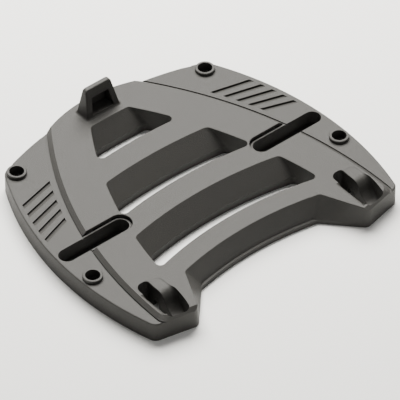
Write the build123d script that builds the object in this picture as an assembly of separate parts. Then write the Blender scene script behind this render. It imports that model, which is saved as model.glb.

--

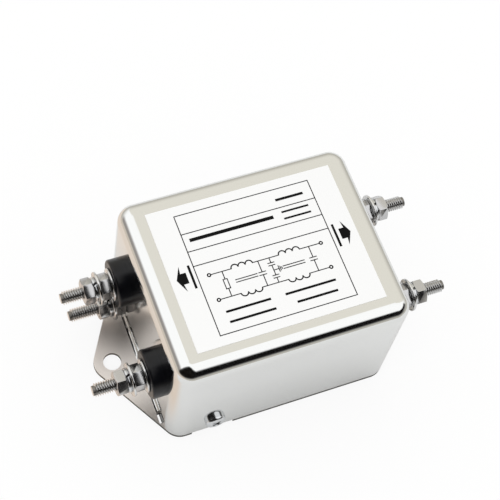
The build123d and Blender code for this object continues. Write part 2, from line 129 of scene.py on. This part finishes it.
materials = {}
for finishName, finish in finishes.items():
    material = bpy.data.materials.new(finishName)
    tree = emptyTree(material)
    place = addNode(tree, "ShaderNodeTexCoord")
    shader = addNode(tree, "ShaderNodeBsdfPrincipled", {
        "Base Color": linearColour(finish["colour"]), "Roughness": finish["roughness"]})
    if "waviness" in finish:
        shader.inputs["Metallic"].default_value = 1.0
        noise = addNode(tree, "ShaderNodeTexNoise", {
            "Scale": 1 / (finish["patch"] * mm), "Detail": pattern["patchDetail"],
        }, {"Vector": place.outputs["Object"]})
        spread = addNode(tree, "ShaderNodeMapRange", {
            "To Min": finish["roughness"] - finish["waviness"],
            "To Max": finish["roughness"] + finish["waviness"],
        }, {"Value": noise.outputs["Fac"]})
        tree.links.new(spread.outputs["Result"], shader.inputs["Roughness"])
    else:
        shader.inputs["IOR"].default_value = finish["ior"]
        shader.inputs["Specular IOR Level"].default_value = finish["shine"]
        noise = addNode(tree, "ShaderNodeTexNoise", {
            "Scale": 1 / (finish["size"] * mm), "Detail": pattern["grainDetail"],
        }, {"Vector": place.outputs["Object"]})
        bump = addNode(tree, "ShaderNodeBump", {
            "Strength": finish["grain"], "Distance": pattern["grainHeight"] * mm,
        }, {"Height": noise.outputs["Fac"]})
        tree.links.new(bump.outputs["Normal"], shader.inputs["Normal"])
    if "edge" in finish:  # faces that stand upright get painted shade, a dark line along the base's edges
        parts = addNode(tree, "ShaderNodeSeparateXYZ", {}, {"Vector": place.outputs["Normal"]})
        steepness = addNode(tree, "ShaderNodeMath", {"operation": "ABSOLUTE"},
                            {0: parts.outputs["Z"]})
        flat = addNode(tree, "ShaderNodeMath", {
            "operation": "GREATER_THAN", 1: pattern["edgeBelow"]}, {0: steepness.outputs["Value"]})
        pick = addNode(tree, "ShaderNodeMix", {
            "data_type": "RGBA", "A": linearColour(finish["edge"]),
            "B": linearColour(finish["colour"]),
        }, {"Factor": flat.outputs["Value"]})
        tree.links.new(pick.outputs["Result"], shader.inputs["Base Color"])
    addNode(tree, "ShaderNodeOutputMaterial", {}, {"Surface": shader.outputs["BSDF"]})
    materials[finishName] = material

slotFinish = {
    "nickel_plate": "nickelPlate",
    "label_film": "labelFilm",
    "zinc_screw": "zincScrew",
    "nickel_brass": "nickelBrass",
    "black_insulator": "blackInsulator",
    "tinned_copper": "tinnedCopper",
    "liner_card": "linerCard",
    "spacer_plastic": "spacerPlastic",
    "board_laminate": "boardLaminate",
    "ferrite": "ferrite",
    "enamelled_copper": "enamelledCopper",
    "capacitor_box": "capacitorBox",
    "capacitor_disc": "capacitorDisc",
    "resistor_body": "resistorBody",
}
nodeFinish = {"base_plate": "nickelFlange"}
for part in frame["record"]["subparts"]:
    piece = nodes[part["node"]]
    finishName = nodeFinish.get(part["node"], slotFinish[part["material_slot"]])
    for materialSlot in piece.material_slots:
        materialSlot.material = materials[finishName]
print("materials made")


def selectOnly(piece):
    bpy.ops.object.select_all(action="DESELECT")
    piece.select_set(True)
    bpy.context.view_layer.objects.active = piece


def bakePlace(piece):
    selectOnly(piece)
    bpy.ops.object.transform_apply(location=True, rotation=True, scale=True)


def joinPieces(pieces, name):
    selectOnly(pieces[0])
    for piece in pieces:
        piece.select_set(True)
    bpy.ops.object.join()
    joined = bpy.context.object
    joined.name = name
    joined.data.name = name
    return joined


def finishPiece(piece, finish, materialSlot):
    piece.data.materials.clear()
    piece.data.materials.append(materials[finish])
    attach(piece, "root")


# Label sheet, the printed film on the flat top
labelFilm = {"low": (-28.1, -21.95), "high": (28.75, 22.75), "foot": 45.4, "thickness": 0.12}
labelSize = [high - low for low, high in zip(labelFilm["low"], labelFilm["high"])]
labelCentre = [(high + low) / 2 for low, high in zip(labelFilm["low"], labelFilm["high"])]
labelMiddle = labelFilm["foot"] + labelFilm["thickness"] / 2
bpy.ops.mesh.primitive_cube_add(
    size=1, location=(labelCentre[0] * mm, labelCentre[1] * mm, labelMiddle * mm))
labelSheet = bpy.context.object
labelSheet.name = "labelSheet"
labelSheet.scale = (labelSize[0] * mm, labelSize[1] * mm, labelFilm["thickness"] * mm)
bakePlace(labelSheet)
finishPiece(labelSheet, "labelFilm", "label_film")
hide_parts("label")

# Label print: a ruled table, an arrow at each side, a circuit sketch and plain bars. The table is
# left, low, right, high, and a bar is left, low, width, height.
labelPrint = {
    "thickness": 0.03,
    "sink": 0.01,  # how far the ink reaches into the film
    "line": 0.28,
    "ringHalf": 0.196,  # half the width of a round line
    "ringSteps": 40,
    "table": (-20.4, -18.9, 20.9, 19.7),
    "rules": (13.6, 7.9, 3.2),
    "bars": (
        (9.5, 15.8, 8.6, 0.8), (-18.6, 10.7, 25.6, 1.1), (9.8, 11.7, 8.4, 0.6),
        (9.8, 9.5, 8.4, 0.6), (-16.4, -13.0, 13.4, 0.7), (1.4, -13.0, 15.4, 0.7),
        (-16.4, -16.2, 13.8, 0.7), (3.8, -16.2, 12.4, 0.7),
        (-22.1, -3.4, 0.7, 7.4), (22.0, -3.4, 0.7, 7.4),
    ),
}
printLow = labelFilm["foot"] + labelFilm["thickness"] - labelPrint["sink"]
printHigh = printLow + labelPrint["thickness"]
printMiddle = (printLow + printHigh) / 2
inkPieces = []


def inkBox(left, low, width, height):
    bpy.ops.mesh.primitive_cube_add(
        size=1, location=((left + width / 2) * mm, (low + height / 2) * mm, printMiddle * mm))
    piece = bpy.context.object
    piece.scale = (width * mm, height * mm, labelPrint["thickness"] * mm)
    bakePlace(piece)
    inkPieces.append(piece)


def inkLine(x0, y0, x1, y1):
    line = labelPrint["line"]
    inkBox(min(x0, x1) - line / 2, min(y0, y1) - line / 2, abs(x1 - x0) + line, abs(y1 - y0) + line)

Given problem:
Find each line holding the string "Write" and copy it out.

Answer for the task:
Write the build123d script that builds the object in this picture as an assembly of separate parts. Then write the Blender scene script behind this render. It imports that model, which is saved as model.glb.
The build123d and Blender code for this object continues. Write part 2, from line 129 of scene.py on. This part finishes it.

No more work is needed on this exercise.